For the material that follows, return exactly the lines from the one with "for name, x, height" through the one with "before = set(bpy.data.objects)", both ends included.
** START **
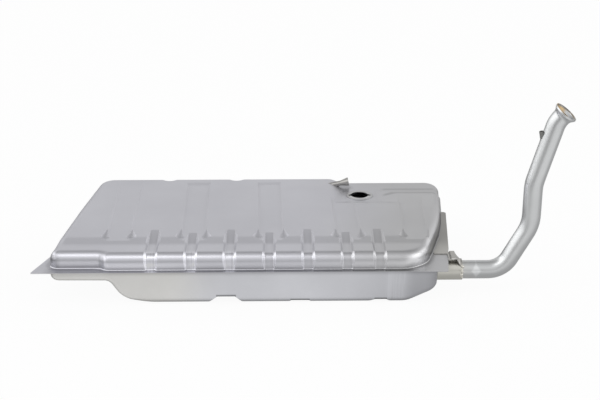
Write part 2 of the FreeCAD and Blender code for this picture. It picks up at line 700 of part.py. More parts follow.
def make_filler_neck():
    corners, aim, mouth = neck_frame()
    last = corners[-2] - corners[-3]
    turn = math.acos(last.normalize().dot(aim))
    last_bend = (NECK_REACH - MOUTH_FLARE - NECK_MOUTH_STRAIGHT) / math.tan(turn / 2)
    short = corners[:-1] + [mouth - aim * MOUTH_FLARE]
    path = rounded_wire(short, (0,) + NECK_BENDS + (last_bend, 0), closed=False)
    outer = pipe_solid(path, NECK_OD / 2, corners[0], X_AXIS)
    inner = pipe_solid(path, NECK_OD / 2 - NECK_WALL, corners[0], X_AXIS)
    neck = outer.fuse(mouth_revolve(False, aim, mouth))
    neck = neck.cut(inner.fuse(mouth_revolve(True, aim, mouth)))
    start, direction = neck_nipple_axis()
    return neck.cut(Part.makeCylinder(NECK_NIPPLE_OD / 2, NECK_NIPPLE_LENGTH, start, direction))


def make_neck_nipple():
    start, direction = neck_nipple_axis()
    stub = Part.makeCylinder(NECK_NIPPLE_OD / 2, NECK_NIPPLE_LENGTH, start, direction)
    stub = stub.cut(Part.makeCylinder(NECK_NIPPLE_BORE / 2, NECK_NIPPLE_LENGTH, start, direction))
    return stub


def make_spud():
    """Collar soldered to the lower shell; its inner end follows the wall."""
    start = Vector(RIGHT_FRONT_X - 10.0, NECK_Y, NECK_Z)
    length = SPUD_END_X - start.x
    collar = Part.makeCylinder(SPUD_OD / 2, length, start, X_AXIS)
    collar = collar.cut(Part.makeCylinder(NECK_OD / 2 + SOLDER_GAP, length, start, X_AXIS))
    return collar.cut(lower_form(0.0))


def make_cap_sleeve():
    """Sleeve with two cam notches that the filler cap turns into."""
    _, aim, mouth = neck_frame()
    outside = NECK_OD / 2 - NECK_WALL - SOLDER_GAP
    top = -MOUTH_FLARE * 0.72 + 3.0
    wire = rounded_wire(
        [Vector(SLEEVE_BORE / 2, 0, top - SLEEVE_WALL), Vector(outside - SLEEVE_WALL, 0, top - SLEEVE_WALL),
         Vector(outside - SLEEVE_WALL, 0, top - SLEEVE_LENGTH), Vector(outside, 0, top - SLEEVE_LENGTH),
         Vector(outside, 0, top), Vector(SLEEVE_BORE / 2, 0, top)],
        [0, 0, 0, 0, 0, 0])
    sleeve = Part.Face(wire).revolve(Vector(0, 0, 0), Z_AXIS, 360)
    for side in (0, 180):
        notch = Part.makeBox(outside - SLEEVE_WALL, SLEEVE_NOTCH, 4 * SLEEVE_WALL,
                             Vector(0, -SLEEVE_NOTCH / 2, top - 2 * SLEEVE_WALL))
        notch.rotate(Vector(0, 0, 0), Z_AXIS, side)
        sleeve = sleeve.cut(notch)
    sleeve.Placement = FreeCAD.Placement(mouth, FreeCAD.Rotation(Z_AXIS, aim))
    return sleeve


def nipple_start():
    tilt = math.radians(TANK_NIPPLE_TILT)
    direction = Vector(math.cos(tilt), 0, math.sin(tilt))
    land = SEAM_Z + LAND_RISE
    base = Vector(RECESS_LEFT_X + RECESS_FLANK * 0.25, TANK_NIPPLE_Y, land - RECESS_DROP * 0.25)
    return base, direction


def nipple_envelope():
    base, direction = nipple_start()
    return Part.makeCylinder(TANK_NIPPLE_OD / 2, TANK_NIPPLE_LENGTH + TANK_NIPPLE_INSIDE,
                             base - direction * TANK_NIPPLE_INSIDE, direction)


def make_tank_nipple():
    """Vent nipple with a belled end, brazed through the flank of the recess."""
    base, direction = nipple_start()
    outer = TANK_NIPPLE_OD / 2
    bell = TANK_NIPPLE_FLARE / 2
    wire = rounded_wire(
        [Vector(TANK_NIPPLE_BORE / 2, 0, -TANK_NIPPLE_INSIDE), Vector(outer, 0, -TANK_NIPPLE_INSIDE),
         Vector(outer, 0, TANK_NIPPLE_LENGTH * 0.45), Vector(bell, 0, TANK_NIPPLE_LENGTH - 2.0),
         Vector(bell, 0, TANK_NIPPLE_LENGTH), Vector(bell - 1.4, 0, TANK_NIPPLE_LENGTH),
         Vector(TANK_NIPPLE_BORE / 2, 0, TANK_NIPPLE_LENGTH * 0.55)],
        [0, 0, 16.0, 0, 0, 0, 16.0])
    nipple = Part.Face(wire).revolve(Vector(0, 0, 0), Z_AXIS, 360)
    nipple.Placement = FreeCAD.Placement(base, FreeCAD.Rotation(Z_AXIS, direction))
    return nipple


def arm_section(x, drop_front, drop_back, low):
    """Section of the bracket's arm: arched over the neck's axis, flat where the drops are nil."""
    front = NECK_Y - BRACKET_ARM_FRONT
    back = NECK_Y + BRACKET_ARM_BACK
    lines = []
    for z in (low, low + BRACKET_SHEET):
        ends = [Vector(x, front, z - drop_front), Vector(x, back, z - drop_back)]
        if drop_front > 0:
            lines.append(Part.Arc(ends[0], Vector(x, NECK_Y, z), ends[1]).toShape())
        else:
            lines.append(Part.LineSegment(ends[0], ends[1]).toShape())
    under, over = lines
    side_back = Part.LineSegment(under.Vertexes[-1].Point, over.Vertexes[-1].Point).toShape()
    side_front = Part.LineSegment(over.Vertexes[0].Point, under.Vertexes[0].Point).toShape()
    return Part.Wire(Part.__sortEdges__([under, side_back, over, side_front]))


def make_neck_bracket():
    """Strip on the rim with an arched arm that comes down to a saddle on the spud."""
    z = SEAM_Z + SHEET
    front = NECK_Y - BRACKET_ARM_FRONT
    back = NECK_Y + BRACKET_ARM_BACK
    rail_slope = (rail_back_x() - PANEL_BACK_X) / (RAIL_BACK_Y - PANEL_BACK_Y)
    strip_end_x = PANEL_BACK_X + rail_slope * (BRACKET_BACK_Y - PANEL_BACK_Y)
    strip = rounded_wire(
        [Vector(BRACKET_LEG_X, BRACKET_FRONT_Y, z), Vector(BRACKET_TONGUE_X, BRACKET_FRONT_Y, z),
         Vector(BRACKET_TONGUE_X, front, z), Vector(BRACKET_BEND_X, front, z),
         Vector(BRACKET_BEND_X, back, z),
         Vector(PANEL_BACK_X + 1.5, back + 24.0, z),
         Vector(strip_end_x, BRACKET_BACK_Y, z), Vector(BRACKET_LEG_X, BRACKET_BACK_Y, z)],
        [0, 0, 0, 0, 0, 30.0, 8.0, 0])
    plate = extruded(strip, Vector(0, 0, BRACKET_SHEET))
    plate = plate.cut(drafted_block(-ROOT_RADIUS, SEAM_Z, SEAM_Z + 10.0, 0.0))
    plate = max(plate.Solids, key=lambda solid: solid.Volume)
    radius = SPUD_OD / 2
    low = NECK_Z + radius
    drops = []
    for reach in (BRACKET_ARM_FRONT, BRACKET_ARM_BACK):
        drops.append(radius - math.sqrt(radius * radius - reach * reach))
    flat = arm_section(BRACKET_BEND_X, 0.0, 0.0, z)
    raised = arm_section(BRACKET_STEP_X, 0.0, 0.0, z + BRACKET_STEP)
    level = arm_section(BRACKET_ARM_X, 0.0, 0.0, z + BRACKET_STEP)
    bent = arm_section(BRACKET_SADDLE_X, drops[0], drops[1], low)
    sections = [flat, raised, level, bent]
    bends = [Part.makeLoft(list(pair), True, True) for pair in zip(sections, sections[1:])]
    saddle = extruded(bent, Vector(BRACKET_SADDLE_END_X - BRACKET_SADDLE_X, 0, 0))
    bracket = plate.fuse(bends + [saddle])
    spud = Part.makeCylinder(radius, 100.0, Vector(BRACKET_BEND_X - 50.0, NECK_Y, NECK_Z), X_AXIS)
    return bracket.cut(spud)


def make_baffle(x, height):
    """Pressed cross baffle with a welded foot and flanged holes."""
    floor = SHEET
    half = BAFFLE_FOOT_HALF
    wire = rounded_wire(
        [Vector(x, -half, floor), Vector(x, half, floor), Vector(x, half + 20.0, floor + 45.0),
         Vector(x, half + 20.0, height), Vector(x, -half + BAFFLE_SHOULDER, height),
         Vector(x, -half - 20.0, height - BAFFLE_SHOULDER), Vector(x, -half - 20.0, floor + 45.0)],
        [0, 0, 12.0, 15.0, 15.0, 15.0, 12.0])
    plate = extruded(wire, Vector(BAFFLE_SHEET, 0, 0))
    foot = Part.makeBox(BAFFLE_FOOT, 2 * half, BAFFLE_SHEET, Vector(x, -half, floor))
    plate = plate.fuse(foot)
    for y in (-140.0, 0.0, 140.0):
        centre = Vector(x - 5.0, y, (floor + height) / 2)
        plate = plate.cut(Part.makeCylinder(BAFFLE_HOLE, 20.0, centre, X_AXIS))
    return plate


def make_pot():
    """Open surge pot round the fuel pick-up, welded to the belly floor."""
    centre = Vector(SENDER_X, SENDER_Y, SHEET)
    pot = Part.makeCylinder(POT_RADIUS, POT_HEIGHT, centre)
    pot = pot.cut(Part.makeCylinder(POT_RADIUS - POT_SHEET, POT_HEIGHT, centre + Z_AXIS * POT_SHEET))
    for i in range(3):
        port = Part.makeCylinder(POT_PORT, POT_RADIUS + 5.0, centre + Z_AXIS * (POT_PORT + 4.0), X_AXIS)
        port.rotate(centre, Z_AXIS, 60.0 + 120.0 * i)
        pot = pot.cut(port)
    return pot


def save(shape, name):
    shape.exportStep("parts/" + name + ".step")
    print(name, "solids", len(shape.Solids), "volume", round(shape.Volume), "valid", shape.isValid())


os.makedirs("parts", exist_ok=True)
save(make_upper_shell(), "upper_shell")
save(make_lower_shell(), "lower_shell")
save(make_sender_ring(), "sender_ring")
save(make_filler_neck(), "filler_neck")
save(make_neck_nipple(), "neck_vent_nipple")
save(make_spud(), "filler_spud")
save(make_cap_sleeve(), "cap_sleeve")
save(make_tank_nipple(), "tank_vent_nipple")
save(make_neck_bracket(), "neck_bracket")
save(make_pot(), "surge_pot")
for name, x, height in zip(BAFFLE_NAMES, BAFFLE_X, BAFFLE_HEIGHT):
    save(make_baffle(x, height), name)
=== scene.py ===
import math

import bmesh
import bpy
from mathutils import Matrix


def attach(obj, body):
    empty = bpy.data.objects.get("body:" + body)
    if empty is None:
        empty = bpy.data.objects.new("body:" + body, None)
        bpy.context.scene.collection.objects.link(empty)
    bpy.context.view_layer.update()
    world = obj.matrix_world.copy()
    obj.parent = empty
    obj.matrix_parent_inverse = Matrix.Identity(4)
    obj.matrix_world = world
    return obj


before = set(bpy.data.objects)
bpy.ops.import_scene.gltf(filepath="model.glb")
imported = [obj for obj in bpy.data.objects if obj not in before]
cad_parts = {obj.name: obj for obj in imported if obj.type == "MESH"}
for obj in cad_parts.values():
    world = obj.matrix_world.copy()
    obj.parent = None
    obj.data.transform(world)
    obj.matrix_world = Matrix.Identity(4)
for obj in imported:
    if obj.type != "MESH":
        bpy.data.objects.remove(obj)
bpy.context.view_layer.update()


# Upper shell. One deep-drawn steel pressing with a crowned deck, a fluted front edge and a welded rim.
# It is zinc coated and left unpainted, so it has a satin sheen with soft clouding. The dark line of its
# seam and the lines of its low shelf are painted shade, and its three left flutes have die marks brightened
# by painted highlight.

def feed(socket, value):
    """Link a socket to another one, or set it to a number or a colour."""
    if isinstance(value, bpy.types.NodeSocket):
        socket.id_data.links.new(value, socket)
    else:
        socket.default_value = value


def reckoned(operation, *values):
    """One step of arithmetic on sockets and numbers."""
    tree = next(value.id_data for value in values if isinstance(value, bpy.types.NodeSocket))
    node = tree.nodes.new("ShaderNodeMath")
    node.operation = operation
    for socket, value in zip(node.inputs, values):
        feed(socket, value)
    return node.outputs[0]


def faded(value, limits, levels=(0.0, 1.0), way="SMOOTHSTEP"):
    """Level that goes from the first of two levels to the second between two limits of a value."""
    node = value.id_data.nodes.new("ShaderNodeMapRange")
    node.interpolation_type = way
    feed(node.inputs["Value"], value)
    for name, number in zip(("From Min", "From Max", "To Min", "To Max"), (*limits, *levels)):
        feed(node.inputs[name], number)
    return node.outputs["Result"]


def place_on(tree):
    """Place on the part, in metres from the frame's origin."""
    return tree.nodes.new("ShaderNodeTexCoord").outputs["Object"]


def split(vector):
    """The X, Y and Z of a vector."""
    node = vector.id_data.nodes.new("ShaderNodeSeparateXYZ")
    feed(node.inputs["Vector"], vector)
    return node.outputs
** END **
# Exercise solution
for name, x, height in zip(BAFFLE_NAMES, BAFFLE_X, BAFFLE_HEIGHT):
    save(make_baffle(x, height), name)
=== scene.py ===
import math

import bmesh
import bpy
from mathutils import Matrix


def attach(obj, body):
    empty = bpy.data.objects.get("body:" + body)
    if empty is None:
        empty = bpy.data.objects.new("body:" + body, None)
        bpy.context.scene.collection.objects.link(empty)
    bpy.context.view_layer.update()
    world = obj.matrix_world.copy()
    obj.parent = empty
    obj.matrix_parent_inverse = Matrix.Identity(4)
    obj.matrix_world = world
    return obj


before = set(bpy.data.objects)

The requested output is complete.